Closing sales techniques are the key to sales. Similar to plays in sports, they should be practiced over and over in order to build competence and become second nature.
Some tips for getting this done follow.
You cannot build competence solely by reading the closes online or in books and memorizing. You have to build a muscle memory of sorts by vocalizing them. If you are by yourself, it pays to practice in front of a mirror even during your commute. When you do this, you can also practice your body language and gestures so your delivery hits the right notes.
Even more effective is to role play with fellow salespeople or coaches who pretend to be buyers. This can be done during regular sales meetings or special training sessions. The advantage is that very realistic scenarios can be developed and kinks in delivering closing sales techniques can be worked out before meeting with live buyers.
What to practice
Any part of a sales call can be practiced, from establishing rapport to guided questions, the most fruitful things to work on are objection handlers and closes.

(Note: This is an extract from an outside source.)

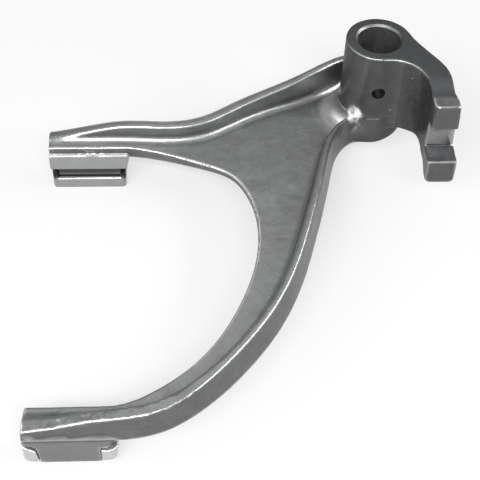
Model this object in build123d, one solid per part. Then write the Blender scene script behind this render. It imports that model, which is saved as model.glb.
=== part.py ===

While there is an infinite amount of circumstances, most objections boil down to a few repeating themes:
- Lack of need/buy-in
- Unproven product or company
- Using a competitor already
Aim to master four or five go-to handlers/closing sales techniques to cover the most commonly encountered objections for your industry and region.
When to close
Another crucial thing to practice is the RIGHT TIME to close. Closing prematurely and too late are both deal-killers.
Here are some cues that a coach should simulate, all of which indicate the “buyer’s shift”:
- Risk mitigation question: This means the buyer is seriously considering buying, but is cautious. “What’s your warranty like?”
- Knocking the competition
- Personal questions about you (they want to be comfortable with buying from you)
- Head tilts to one side
- Raises both eyebrows
- Rubs hands together
- Leans forward
- An active, friendly facial expression
- Chin stroke
- Eye contact
- Relaxed, palm opened hands
- Uncrossed arms
- Uncrossed legs (or if they’re crossed, they are crossed towards you)
- Body is angled towards you and is upright in posture
And these are signs the buyer is NOT ready to be closed:
- Eye rubbing
- Pursed lips
- Facial scratching
- Avoiding eye contact
- Hands in pocket
- Pen tapping
- Shoulders are tense with crossed arms
- Tapping legs
- Body is slouched or leaning away from you
First, practice simply recognizing each clue and identifying whether it is a positive or negative sign. Then, practice recognizing the shift AND delivering a close smoothly.
Devote time to learning your closes. The salespeople who can close are the most valuable members of a sales team. Those who cannot, even though they may be wonderful people and nice to prospects, don’t last long. The differentiator, besides natural aptitude, is practice. Don’t skimp on it!